Care homes course visual for Domestic Abuse, Coercive Control, and Adults at Risk

Domestic abuse can continue after someone moves into residential care or begins receiving more support. A partner, ex-partner, adult child or other family member may use fear, pressure, intimidation, financial control, visits, phone calls or dependence on care staff to maintain power. In care settings this may be dismissed as difficult family behaviour instead of recognised as a safeguarding concern.

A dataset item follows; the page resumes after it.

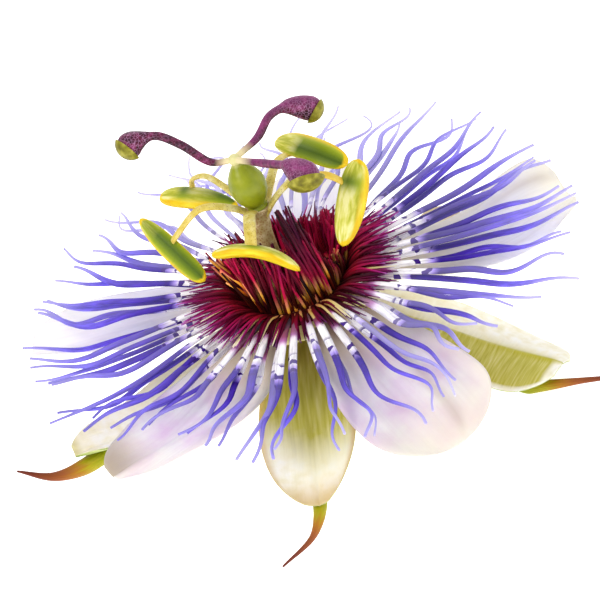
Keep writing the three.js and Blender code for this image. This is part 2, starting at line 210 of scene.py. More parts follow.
def spin_profile(bm, profile, steps, closed=True):
    """Spins (radius, height) points round the column. An open profile ends near the axis."""
    points = [bm.verts.new((radius, 0, height)) for radius, height in profile]
    first = 0 if closed else 1
    edges = [bm.edges.new((points[i - 1], points[i])) for i in range(first, len(points))]
    bmesh.ops.spin(bm, geom=points + edges, axis=(0, 0, 1), cent=(0, 0, 0),
                   angle=2 * math.pi, steps=steps, use_merge=True)
    bmesh.ops.remove_doubles(bm, verts=bm.verts, dist=2 * NEAR_AXIS)
    bmesh.ops.recalc_face_normals(bm, faces=bm.faces)


def finish_piece(name, bm, materials, nodes):
    """Makes the object in the frame, puts it under the root body and hides the solids it replaces.
    """
    bmesh.ops.transform(bm, matrix=TO_FRAME, verts=bm.verts)
    mesh = bpy.data.meshes.new(name)
    bm.to_mesh(mesh)
    bm.free()
    for material in materials:
        mesh.materials.append(material)
    mesh.shade_smooth()
    piece = bpy.data.objects.new(name, mesh)
    bpy.context.scene.collection.objects.link(piece)
    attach(piece, "root")
    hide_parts(*nodes)


# Living stalk tissue: pale green, yellower in patches of a few millimetres, creamy at the rim.
cup_skin, tree, shader = new_surface("green_stalk_tissue", {
    "Roughness": 0.5, "Subsurface Weight": 0.15, "Subsurface Scale": 0.001,
})
place = add_node(tree, "TexCoord", {}).outputs["Object"]
patches = add_node(tree, "TexNoise", {"Vector": place, "Scale": 350.0, "Detail": 4.0})
tint = add_node(tree, "ValToRGB", {"Fac": patches}, stops=[
    (0.3, "#8d9a44"), (0.5, "#b5b562"), (0.72, "#d8cf90"),
])
height = add_node(tree, "SeparateXYZ", {"Vector": place}).outputs["Z"]
near_rim = add_node(tree, "MapRange", {
    "Value": height,
    "From Min": flower_foot.z + RIM_TINT_HEIGHTS[0] / 1000,
    "From Max": flower_foot.z + RIM_TINT_HEIGHTS[1] / 1000,
})
rimmed = add_node(tree, "Mix", {0: near_rim, 6: tint, 7: colour("#dccb8c")}, data_type="RGBA")
pores = add_node(tree, "TexNoise", {"Vector": place, "Scale": 2500.0, "Detail": 3.0})
bump = add_node(tree, "Bump", {"Height": pores, "Strength": 0.3, "Distance": 0.0002})
connect(shader, {"Base Color": rimmed, "Normal": bump})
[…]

This course is for care assistants, senior carers, support workers, team leaders, supervisors and other frontline staff in residential care homes, nursing homes and related adult social care settings across the UK. The core practice applies UK-wide: notice patterns of fear and control, create safer opportunities to talk, record concerns clearly and escalate through safeguarding and emergency routes. Legal frameworks and referral processes differ in England, Wales, Scotland and Northern Ireland, so always follow your local policy alongside the principles in this course.

Why This Course Matters

  • Abuse may stay hidden: people may still care about the person harming them, fear retaliation, or worry about losing contact with family if they speak up.
  • Coercive control is often not obvious: it can appear as overprotectiveness, persistent 'family tension' or someone else taking over decisions.
  • Adults with care and support needs may have reduced capacity to protect themselves: frailty, illness, disability, dementia, communication difficulty and reliance on others can increase risk.
  • Care settings retain safeguarding duties: staff must act on abuse and neglect, including harm by visitors, family members or intimate partners.
  • Frontline responses make a difference: a calm private conversation, an accurate record and timely escalation can reduce ongoing harm and help plan safer support.

How This Course Will Help You

On completion you should be better able to recognise domestic abuse and coercive control in residential care, understand how this overlaps with adult safeguarding, respond safely to disclosure or suspicion, record concerns clearly, and escalate in ways that protect the adult's safety, dignity and wishes.